Menurut pihak WCC, bahwa seorang anak yang terjaring dalam proses penggrebekan baik korban dan pelaku tidak layak mendapatkan kekerasan fisik maupun psikis.
“Kami sangat menyangkan perilaku kekerasan fisik terhadap anak dan mendesak pemerintah untuk memberikan pemenuhan hak korban atas pendampingan psikologis dan pembinaan yang melibatkan keluarga korban,” katanya.
Sangat disayangkan, penggerebekan tersebut dilakukan setelah banyak warga yang mengeluhkan adanya beberapa rumah di kompleks perumahan tersebut yang diduga disewakan untuk memfasilitasi perbuatan asusila.
Sehingga, fungsi pencegahan dan
penanganan kekerasan di tingkat desa harus juga diimbangi dengan upaya
memperkuat kelembagaan yang ada di desa dalam hal mekanisme pencegahan dan pengaduan dugaan pelanggaran asusila maupun kekerasan fisik demi terwujudkan ‘Desa Ramah Perempuan Peduli Anak, Responsif menjawab permasalahan sosial di Masyarakat’
Bahwa kami sangat menyayangkan narasi ‘Kumpul Kebo’ yang beredar di Masyarakat, bertentangan dengan fakta dilapangan yang mengidentifikasi korban
masih berusia anak.
Hal ini tentu saja menciderai prinsip perlindungan terhadap korban yang berdampak pada menguatnya stereotype, stigma dan diskriminasi terhadap anak seumur hidupnya.

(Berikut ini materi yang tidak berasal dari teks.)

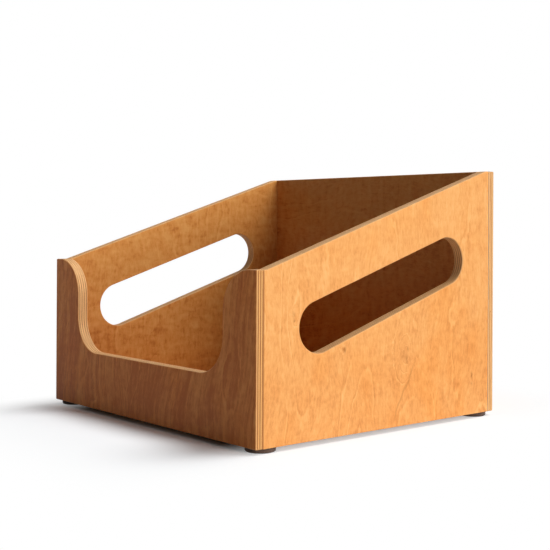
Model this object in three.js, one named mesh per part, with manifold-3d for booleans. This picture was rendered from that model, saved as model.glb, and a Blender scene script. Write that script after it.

“Seyogyanya anak harus mendapatkan support dan dukungan sosial dari orang-orang di sekitarnya melalui pembinaan yang memadai. Bahwa beberapa anak masih berstatus pelajar, oleh karenanya dibutuhkan pembinaan
bagi peserta didik oleh pihak sekolah dalam hal upaya PPK (Pencegahan dan
Penanganan Kekerasan) sesuai dengan peran dan fungsi sekolah sebagaimana mandat Permendikbud 46 tahun 2023 tentang Pencegahan dan Penanganan Kekerasan di satuan pendidikan,” jelasnya menambahkan.
Bahwa terhadap pihak-pihak yang berposisi selaku penyedia tempat dan melakukan pembiaran terhadap tindakan pencabulan atas anak kami sangat mendorong bisa dijerat dengan pasal 296 KUHP tentang mempermudah dilakukannya perbuatan cabul.
Sebab itu, pihak WCC sangat menyayangkan perbuatan penggerebekan disertai kekerasan fisik dan verbal terhadap anak yang dilakukan telah menciderai jaminan perlindungan hak anak, termasuk hak anak untuk terlindung dari publikasi yang menyudutkan.